GREELEY — Workers at the JBS meatpacking plant voted overwhelmingly on Wednesday to authorize an unfair labor practice strike against the company, alleging illegal conduct at the bargaining table and inside the plant.
Ninety-nine percent of unionized members voted to authorize the strike, according to United Food and Commercial Workers International Union Local 7. The timing of a potential walkout, which would be the first in the Greeley plant’s history, will be determined at a later date.
“The vote sends an unmistakable message: Workers are prepared to take immediate and serious action if JBS continues to violate federal labor law and prevent workers from securing a fair contract,” the union said in a news release Wednesday evening.
JBS officials did not immediately respond Thursday morning to a request for comment on the union vote.
The union, which represents 3,800 workers at the plant, and JBS have been negotiating a new contract for over eight months. The company, though, is only offering a 90-cent-per-hour wage increase for most workers, union representatives said, which does not keep pace with inflation and the rising cost of living in Greeley.
The meatpacking giant also charges workers when someone takes or damages their personal protective equipment and insists on a three-year agreement, the union said. And the company has committed a host of unfair labor practices, including firing a member of the bargaining committee, punishing a worker for filing a grievance against management and making changes to working conditions without giving the union notice, according to UFCW officials.
Workers on Wednesday afternoon, just after finishing the A shift at the plant, gathered at a hotel in Greeley to cast their votes. The facility represents a unique and diverse workplace, where employees speak over 50 languages. The union set aside the entire day for voting, with translators for Spanish, Haitian Creole, Burmese and Somali.
Olga Barrios has been working for JBS for 24 years, and said she sees the company getting more and more comfortable with unfair labor practices. Working conditions, meanwhile, have continued to deteriorate as the demands on workers increase. Speeds on the production line are so fast, she said, that workers don’t have time to sanitize themselves properly before the next carcass arrives to be butchered. The knife sharpener was broken for months, Barrios said, while the chains that hold the cows rip all the time, leading to dangerous situations for workers.
“Decent human dignity is what we’re asking for,” she said in Spanish through an interpreter.
Despite the dangerous line speeds, management expects perfection with every piece of meat, said Deborah Rodarte, another JBS worker.

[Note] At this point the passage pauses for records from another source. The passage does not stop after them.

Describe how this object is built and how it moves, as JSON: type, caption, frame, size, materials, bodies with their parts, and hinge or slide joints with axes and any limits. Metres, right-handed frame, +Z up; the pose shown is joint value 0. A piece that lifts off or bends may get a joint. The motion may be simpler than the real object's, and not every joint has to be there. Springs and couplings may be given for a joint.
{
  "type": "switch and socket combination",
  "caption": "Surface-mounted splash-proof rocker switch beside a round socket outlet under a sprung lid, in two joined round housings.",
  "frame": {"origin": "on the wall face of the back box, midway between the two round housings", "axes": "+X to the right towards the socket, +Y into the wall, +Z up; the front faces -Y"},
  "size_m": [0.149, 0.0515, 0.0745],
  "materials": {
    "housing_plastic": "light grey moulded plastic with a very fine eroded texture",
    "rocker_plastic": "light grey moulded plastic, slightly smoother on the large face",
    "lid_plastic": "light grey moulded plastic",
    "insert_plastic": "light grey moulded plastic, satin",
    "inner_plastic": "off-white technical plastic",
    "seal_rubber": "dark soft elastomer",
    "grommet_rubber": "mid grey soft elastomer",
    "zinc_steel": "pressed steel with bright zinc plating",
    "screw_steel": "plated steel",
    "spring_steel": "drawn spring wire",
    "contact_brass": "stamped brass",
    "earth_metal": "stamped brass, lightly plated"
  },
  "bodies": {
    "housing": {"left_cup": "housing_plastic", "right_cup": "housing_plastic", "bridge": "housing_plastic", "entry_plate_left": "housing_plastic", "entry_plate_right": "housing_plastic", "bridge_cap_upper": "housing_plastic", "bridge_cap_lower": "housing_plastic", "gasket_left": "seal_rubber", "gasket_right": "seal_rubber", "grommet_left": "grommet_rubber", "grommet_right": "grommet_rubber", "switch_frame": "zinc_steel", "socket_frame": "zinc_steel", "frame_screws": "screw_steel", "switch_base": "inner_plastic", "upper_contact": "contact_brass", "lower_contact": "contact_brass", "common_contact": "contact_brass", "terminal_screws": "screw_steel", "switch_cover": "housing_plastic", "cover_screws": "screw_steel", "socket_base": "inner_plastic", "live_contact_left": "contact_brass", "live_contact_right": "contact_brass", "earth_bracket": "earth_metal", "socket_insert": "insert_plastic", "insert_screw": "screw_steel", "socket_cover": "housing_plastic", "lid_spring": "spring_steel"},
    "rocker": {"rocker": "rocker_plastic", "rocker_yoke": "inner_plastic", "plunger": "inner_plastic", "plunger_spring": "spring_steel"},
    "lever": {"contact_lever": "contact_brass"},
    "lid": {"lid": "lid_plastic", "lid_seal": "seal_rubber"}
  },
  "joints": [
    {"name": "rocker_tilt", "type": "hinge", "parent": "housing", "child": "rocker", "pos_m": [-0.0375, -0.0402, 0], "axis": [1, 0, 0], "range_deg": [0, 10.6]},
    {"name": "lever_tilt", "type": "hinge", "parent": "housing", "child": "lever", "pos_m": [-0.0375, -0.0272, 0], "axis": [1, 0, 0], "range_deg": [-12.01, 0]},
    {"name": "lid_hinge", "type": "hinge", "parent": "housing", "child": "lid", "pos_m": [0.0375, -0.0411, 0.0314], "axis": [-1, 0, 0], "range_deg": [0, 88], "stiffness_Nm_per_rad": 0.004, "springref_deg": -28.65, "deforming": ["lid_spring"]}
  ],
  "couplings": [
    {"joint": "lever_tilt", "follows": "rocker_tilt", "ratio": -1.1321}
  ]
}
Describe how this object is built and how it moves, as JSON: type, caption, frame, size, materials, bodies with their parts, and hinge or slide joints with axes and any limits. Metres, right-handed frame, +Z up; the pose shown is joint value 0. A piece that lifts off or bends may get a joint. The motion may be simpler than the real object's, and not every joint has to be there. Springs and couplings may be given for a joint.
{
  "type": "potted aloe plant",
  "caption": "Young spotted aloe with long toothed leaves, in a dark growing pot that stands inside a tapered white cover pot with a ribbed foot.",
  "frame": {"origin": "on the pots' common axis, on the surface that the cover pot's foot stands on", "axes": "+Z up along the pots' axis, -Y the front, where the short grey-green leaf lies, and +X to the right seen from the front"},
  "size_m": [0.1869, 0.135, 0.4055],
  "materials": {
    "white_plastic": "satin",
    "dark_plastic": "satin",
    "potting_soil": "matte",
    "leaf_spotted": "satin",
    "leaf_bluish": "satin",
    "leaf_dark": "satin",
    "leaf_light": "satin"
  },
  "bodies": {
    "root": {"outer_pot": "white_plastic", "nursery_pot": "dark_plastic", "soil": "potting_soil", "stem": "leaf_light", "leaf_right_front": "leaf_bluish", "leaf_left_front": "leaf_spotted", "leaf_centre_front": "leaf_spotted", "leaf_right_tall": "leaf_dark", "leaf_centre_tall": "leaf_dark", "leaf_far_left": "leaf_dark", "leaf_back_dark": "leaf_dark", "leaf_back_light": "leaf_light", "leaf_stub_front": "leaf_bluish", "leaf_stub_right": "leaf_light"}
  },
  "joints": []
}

With a knife in one hand and a hook in the other, laborers have to be extremely careful not to hurt themselves or their co-workers standing alongside them, she said. Still, the job is hard on the body and leads to regular injuries.
“Every day, we’re pressured to work even when we’re hurt,” Rodarte said.

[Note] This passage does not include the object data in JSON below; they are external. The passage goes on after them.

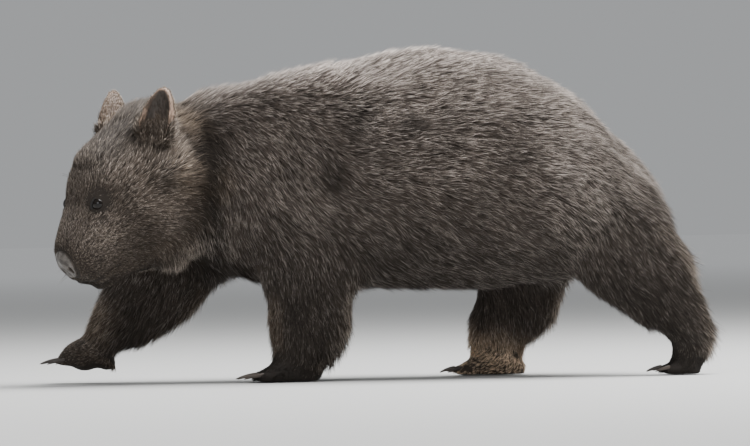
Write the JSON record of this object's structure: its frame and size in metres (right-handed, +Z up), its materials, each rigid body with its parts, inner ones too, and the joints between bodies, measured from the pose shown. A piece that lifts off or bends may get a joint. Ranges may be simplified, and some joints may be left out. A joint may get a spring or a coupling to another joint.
{
  "type": "wombat",
  "caption": "Life-size standing model of an adult bare-nosed wombat in mid-stride, with its head bowed and one forepaw lifted.",
  "frame": {"origin": "on the floor, under the middle of the model's box", "axes": "+Z up; -X is the way the wombat walks, +X towards its rump; -Y its left side, +Y its right side"},
  "size_m": [0.8484, 0.2876, 0.4159],
  "materials": {
    "coat_grey": "thick, coarse grey-brown fur with pale tips",
    "coat_dark": "dark brown fur of the legs, shorter on the feet",
    "head": "short brown fur of the face",
    "ear": "thin skin with fine short hair, tan at the rim",
    "nose": "bare granular skin, slightly moist",
    "eye": "wet dark brown eye",
    "claw": "worn brown horn"
  },
  "bodies": {
    "root": {"torso": "coat_grey", "neck": "coat_grey", "tail": "coat_grey", "foreleg_left": "coat_dark", "foreleg_right": "coat_dark", "hindleg_left": "coat_dark", "hindleg_right": "coat_dark", "forefoot_left": "coat_dark", "forefoot_right": "coat_dark", "hindfoot_left": "coat_dark", "hindfoot_right": "coat_dark", "head": "head", "ear_left": "ear", "ear_right": "ear", "nose": "nose", "eye_left": "eye", "eye_right": "eye", "claw_fore_left_1": "claw", "claw_fore_left_2": "claw", "claw_fore_left_3": "claw", "claw_fore_left_4": "claw", "claw_fore_left_5": "claw", "claw_fore_right_1": "claw", "claw_fore_right_2": "claw", "claw_fore_right_3": "claw", "claw_fore_right_4": "claw", "claw_fore_right_5": "claw", "claw_hind_left_1": "claw", "claw_hind_left_2": "claw", "claw_hind_left_3": "claw", "claw_hind_left_4": "claw", "claw_hind_right_1": "claw", "claw_hind_right_2": "claw", "claw_hind_right_3": "claw", "claw_hind_right_4": "claw"}
  },
  "joints": []
}
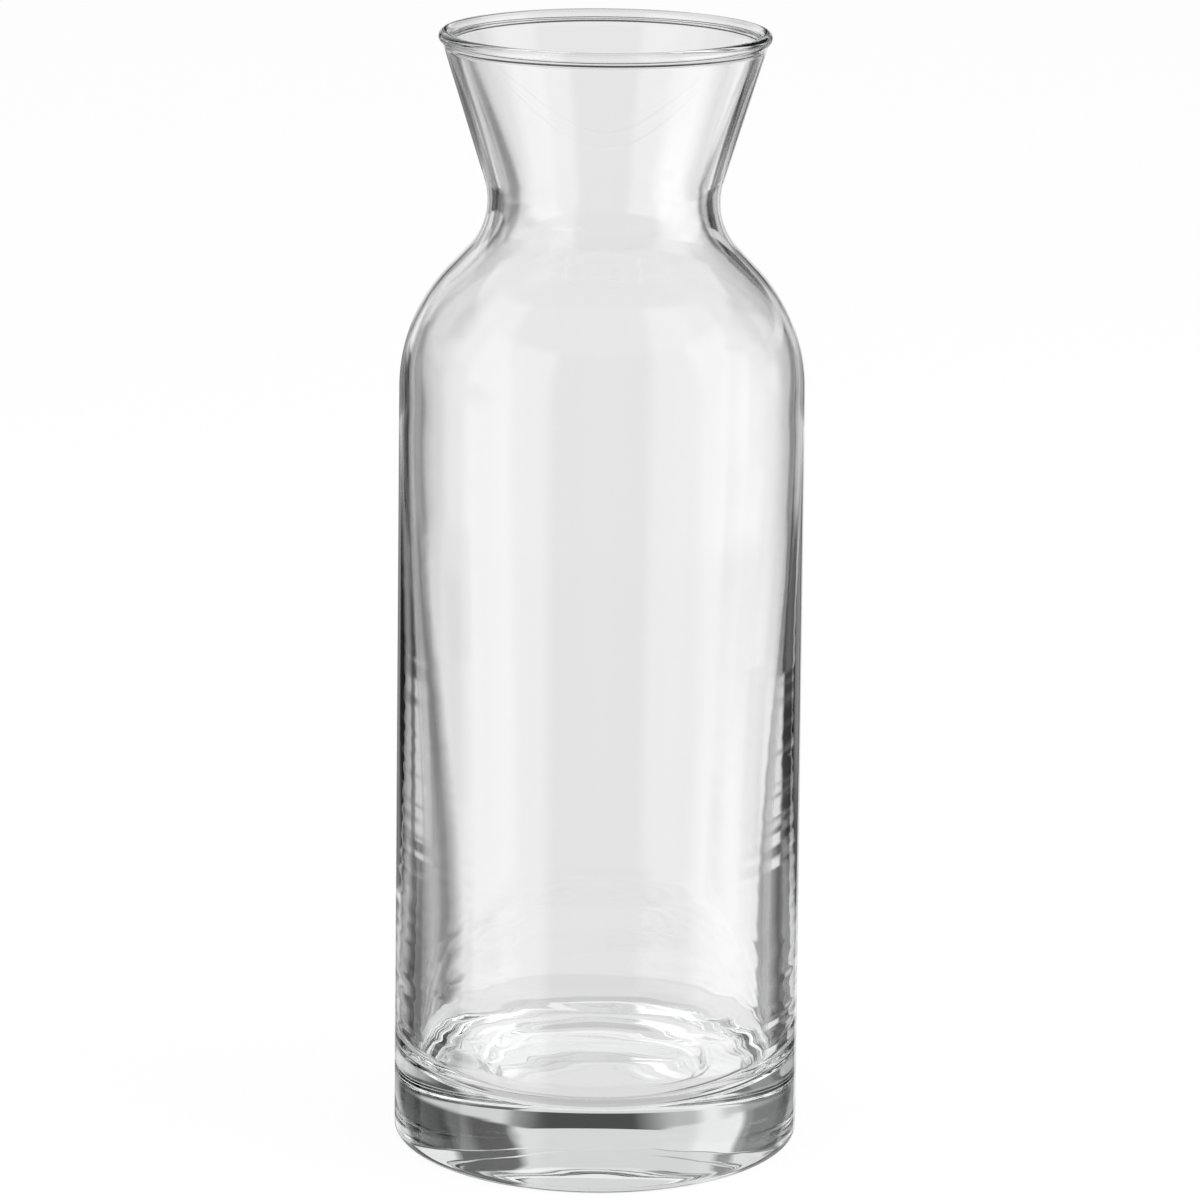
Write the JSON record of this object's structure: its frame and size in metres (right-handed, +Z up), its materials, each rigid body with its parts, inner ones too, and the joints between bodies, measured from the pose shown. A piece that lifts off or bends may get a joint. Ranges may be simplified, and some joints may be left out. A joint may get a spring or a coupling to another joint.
{
  "type": "water carafe",
  "caption": "Clear glass water carafe with a straight body, round shoulder, narrow waist, flared open mouth and a thick solid base.",
  "frame": {"origin": "centre of the foot, on the surface that the carafe stands on", "axes": "+Z up along the axis that the glass is turned round; X and Y are free, because it is round"},
  "size_m": [0.0942, 0.0942, 0.258],
  "materials": {
    "clear_glass": "clear and colourless, fire-polished"
  },
  "bodies": {
    "root": {"carafe_glass": "clear_glass"}
  },
  "joints": []
}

For many JBS workers, Wednesday’s action represented their first-ever act of democracy, said Mathew Shecter, general counsel for UFCW Local 7.
“There are a lot of stories demonizing immigrants,” he said. “These are people standing up to make sure their voices are heard.”
JBS USA, headquartered in Greeley, is a wholly owned subsidiary of Brazil-based JBS S.A., the world’s largest processor of beef and pork, with more than $50 billion in annual sales.
The company operates nine U.S. facilities, selling beef products to more than 44 countries on six continents. It employs more than 37,000 people at these plants, including nearly 4,000 workers at the Greeley location.
The meatpacking giant has also been in the crosshairs of U.S. regulators for years, along with myriad allegations from its employees over poor or unsafe working conditions.
The U.S. Department of Labor last year found JBS relied for years on migrant children to work in its slaughterhouses.
Children as young as 13 were hired through an outside sanitation company and worked overnight cleaning shifts at slaughterhouses in Colorado, Iowa, Minnesota and Nebraska, federal investigators found. Their jobs included cleaning dangerous powered equipment, labor officials said.
The company agreed to pay $4 million to assist individuals and communities affected by unlawful child labor practices.
In 2024, UFCW Local 7 called for federal, state and local law enforcement and regulatory bodies to hold the company accountable for poor labor practices.
The union accused the company of human trafficking via social media; charging workers to live in squalid conditions; threatening and intimidating workers and their families; operating with dangerously high production line speeds; and withholding mail from workers.
Three Haitian workers in December sued JBS in federal court, alleging their experience in Colorado has been marked by injuries, discrimination and inhospitable living conditions.